The idea of breaking a page down into parts, or “segmenting” that page is something that we’ve seen before from Microsoft and Google.

A paper that I wrote about from Yahoo in my post Yahoo Research Looks at Templates and Search Engine Indexing explored how Yahoo might look at the features found on a page to see if that page was using a template, and to distinguish the “main content” on that page from template type features, such as “site navigation links, sidebars, copyright notices, and timestamps.”

Other features that might be considered “noise,” are ecommerce features such as “people who bought XXXXX also bought YYYYYY” sections of pages, and similar content that doesn’t actually focus upon the main content of a page.

I also wrote about another Yahoo patent filing that discussed automatic segmentation of web pages in my post Breaking Pages Apart: What Automatic Segmentation of Webpages Might Mean to Design and SEO.

Two patent applications from Yahoo, published earlier this month, take the idea of segmenting content on a web page further, to give us more information about ways that Yahoo might use web page segmentation.

The first one discusses a number of topics, including how multiple pages on a site might be compared, to see if some segments tend to show up on multiple pages, which could be an indication that those segments are boilerplate – content that may not be the main informational focus of each individual page.

Site-Specific Information-Type Detection Methods and Systems
Invented by Rupesh R. Mehta and Amit Madaan
Assigned to Yahoo
US Patent Application 20090248707
Published October 1, 2009
Filed: March 25, 2008

Abstract

Methods and systems are provided herein that may allow for pertinent information-type(s) of data to be located or otherwise identified within one or more documents, such as, for example, web page documents associated with one or more websites. For example, exemplary methods and systems are provided that may be used to determine if information may be more likely to be of an “informative” type of information or possibly more likely to be of a “noise” type of information.

The second patent application looks for connections between content nodes (somewhat like Microsoft’s “blocks”) to see if those sections of a page should be contained in the same segments.

Method for Segmenting Webpages
Invented by Shanmugasundaram Ravikumar, Deepayan Chakrabarti and Kunal Punera
Assigned to Yahoo
US Patent Application 20090248608
Published October 1, 2009
Filed March 28, 2008

Abstract

A method of segmenting a webpage into visually and semantically cohesive pieces uses an optimization problem on a weighted graph, where the weights reflect whether two nodes in the webpage’s DOM tree should be placed together or apart in the segmentation; the weights are informed by manually labeled data.

Conclusion

It’s likely that Google, Yahoo, and Microsoft are all giving different weights to the value of links in different segments of pages, so that a link from a main content area probably carries more weight than a link from a sidebar or a footer section of a page.

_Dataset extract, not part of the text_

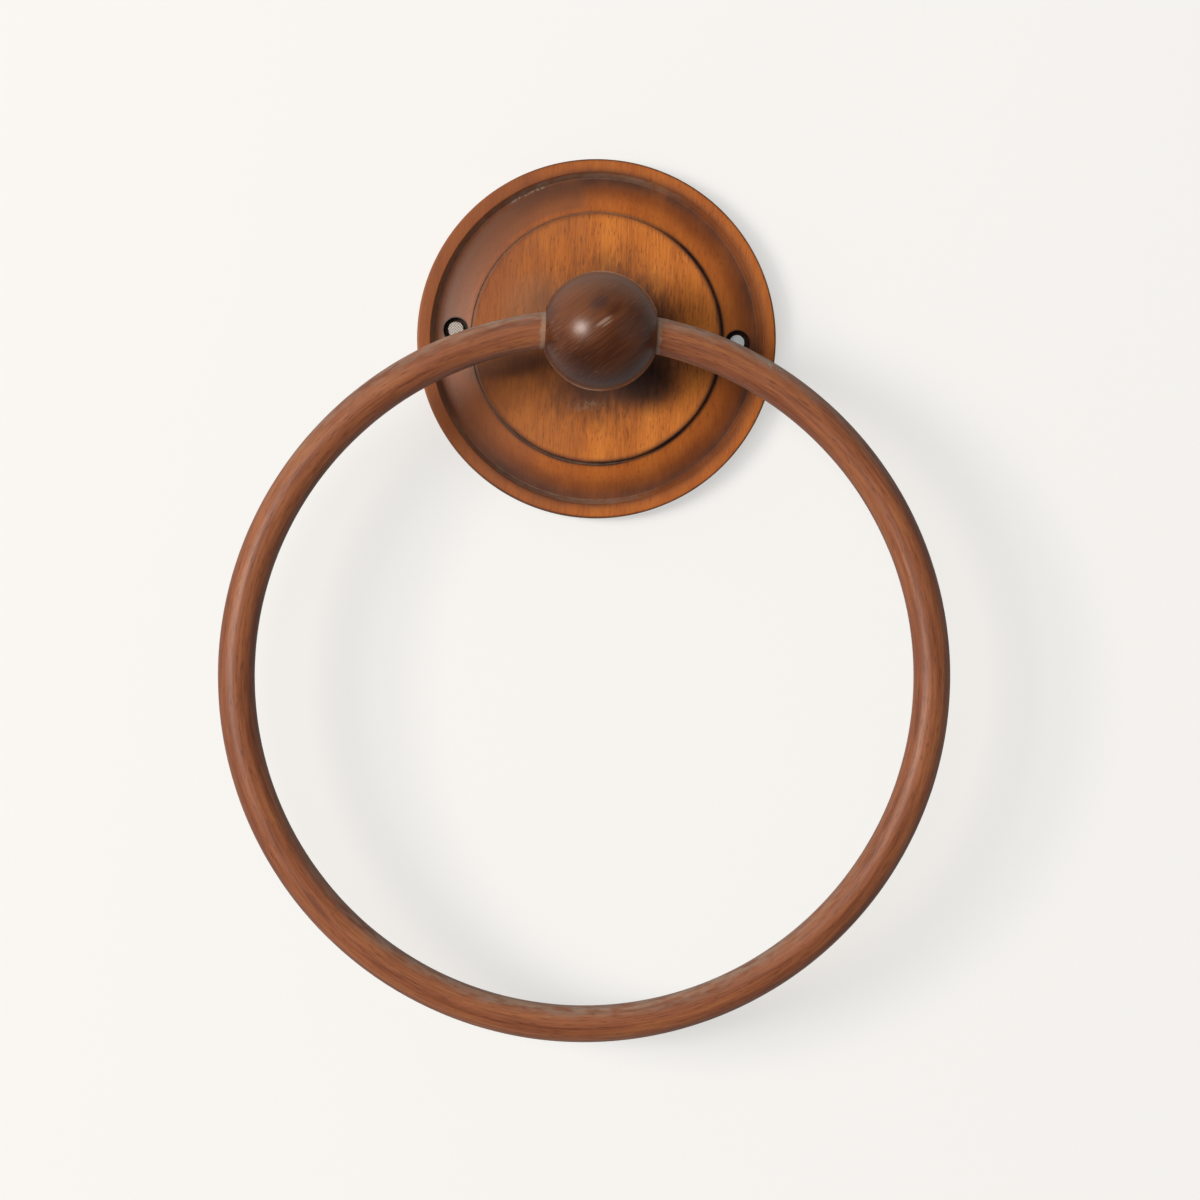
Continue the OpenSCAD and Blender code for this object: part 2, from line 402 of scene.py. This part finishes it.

It’s also likely that the search engines are attempting to ignore boilerplate segments of pages when they try to determine if pages contain duplicate or near duplicate content, so that their decisions to filter some pages out of search results are based upon the main content of pages rather than duplicated content that may appear in places such as page footers or sidebars.

Is it possible that words on a page contained in the main content area of a page would be considered more important than words that appear in a sidebar or footer or list of recommended similar products by search engines?

We’ve seen enough information about web page segmentation in white papers and patents and interviews from the search engines over the past five or six years so that it should be considered one of the basics of SEO at this point, though the topic often doesn’t show up in popular lists of search engine ranking factors published by some sites. Perhaps it’s time that it should be.

Share

21 thoughts on “Yahoo Web Page Segmentation: Distinguishing Noise from Information”

  1. So this means there will be no value to changing all links from saying “home” to “keyword” in your nav anymore.. good because its confusing when you are on a site looking how to get back to the home page and you can’t see the word “home” anywhere!!

  2. Definitely something that people should be paying attention too. Even a fairly simple algorithm such as tag density is reasonably effective at identifying the main content on a page – allowing a reasonably efficient way for even those with limited data (e.g. just a page) to identify the content and links that could be really carrying weight.

  3. Hi Stuart,

    There might be some ranking value in links found in navigation bars and footer links, but likely not as much as in the main content area of a site. The use of “Home” as anchor text for a link to a home page does give visitors to your site a pretty clear signal of where that link goes to.

  4. Hi Chris,

    Thanks. The whole concept of segmentation can impact which areas of a page a search engine might look for duplicate content, how much weight links within that area might carry, how much value the search engine may apply to words in different sections of a page, how a search engine might categorize a page that displays contextual advertising like adsense, and more. So it’s good to have even a rough idea of how segmentation may work.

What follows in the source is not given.